The exercise =>
Scan the records for the line containing "Continue the build123d"; extract it and all later lines, verbatim, through the end, and nothing before it.

(Dataset items)
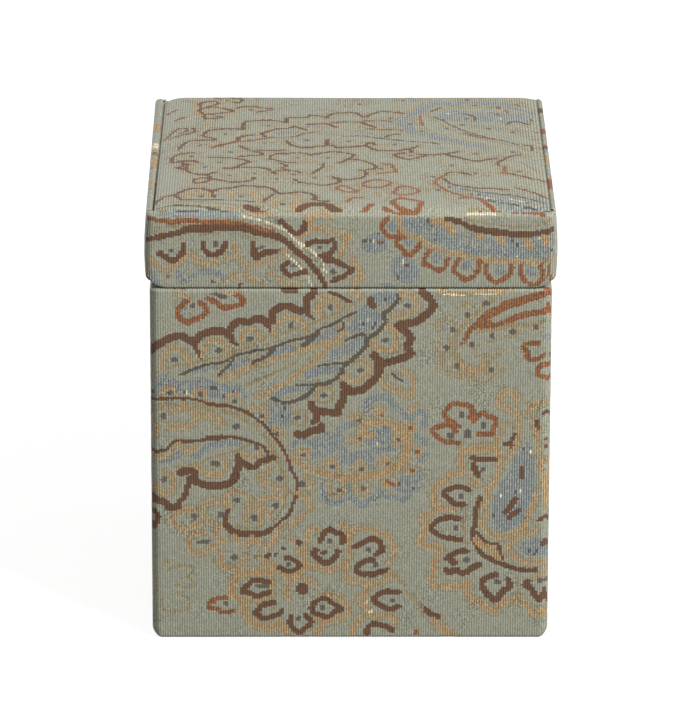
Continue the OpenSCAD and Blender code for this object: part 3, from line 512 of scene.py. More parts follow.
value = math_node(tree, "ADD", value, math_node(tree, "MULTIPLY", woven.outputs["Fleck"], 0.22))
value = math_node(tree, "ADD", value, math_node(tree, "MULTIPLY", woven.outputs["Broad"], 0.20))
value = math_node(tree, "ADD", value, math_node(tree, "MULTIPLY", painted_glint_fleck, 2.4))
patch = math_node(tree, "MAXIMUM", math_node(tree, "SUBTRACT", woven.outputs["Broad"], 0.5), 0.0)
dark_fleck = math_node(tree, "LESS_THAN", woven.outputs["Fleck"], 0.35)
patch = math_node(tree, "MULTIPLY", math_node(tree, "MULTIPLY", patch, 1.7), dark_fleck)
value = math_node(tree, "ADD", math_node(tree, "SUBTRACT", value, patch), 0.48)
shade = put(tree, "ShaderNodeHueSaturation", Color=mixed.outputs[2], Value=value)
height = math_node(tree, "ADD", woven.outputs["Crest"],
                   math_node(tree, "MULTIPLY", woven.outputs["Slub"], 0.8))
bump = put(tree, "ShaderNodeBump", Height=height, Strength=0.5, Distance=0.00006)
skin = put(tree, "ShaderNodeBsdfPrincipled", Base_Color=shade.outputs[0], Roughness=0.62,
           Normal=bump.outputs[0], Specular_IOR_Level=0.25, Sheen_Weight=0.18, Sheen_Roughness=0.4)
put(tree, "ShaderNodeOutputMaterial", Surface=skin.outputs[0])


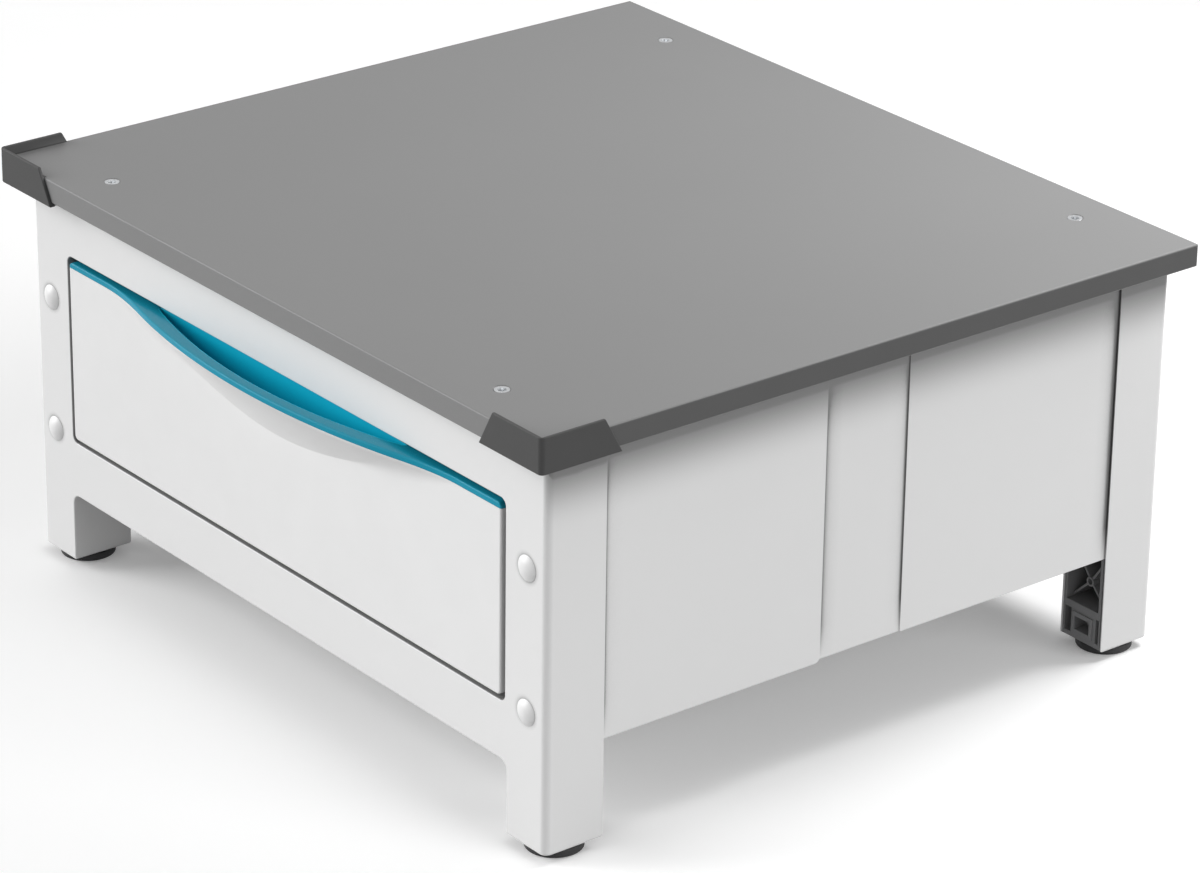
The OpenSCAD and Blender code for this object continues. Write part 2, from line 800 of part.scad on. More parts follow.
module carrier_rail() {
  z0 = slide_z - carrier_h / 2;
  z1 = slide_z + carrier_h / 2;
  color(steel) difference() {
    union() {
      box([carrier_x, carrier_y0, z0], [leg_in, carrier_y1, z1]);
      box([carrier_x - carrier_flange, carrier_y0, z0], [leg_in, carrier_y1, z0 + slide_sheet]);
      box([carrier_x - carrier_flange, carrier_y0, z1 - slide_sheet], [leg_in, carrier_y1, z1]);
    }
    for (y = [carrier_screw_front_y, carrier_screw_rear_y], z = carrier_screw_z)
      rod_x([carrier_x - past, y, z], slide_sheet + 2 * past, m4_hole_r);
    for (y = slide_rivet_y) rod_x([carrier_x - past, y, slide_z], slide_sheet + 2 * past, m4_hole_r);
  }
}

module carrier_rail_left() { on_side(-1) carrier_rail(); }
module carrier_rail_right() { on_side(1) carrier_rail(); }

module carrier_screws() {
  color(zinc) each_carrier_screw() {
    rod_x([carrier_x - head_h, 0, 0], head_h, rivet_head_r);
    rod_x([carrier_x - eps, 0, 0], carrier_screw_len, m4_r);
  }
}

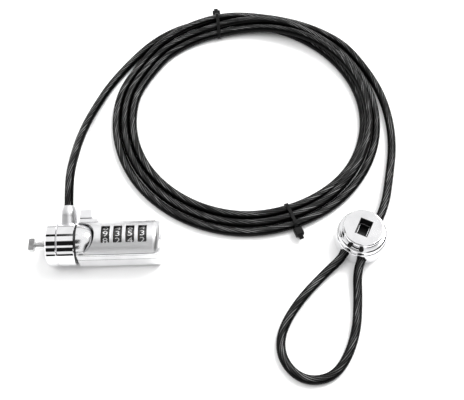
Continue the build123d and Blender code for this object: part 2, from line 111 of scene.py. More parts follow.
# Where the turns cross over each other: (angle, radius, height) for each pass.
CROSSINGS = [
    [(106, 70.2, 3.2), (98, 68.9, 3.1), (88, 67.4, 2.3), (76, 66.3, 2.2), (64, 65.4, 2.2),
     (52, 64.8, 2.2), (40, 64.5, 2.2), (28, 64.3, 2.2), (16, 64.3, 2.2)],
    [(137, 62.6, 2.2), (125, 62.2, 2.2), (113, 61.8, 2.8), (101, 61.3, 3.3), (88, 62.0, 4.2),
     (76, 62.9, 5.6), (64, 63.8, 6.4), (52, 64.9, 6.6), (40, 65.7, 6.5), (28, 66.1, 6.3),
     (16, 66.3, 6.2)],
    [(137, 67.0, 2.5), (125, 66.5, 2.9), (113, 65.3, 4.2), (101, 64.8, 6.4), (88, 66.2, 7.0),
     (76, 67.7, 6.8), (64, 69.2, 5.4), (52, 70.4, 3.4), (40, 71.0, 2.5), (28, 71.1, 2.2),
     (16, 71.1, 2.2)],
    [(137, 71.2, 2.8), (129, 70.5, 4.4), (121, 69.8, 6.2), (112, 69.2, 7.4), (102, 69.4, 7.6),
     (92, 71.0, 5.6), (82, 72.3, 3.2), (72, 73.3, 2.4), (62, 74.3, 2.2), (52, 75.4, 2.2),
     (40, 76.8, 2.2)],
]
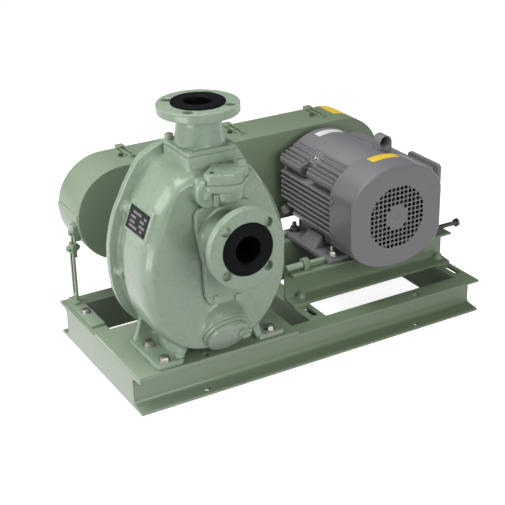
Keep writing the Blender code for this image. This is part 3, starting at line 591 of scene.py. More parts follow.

The answer =>
Continue the build123d and Blender code for this object: part 2, from line 111 of scene.py. More parts follow.
# Where the turns cross over each other: (angle, radius, height) for each pass.
CROSSINGS = [
    [(106, 70.2, 3.2), (98, 68.9, 3.1), (88, 67.4, 2.3), (76, 66.3, 2.2), (64, 65.4, 2.2),
     (52, 64.8, 2.2), (40, 64.5, 2.2), (28, 64.3, 2.2), (16, 64.3, 2.2)],
    [(137, 62.6, 2.2), (125, 62.2, 2.2), (113, 61.8, 2.8), (101, 61.3, 3.3), (88, 62.0, 4.2),
     (76, 62.9, 5.6), (64, 63.8, 6.4), (52, 64.9, 6.6), (40, 65.7, 6.5), (28, 66.1, 6.3),
     (16, 66.3, 6.2)],
    [(137, 67.0, 2.5), (125, 66.5, 2.9), (113, 65.3, 4.2), (101, 64.8, 6.4), (88, 66.2, 7.0),
     (76, 67.7, 6.8), (64, 69.2, 5.4), (52, 70.4, 3.4), (40, 71.0, 2.5), (28, 71.1, 2.2),
     (16, 71.1, 2.2)],
    [(137, 71.2, 2.8), (129, 70.5, 4.4), (121, 69.8, 6.2), (112, 69.2, 7.4), (102, 69.4, 7.6),
     (92, 71.0, 5.6), (82, 72.3, 3.2), (72, 73.3, 2.4), (62, 74.3, 2.2), (52, 75.4, 2.2),
     (40, 76.8, 2.2)],
]
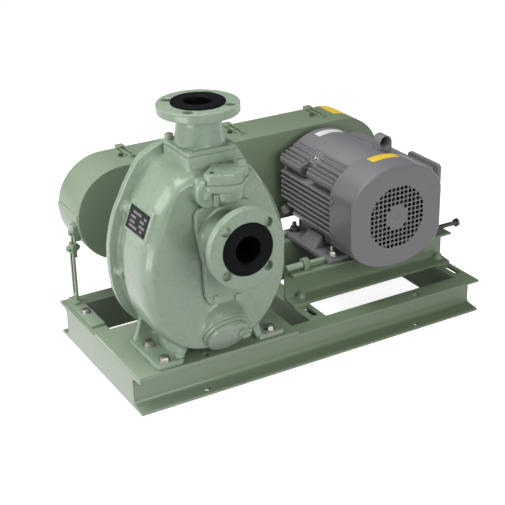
Keep writing the Blender code for this image. This is part 3, starting at line 591 of scene.py. More parts follow.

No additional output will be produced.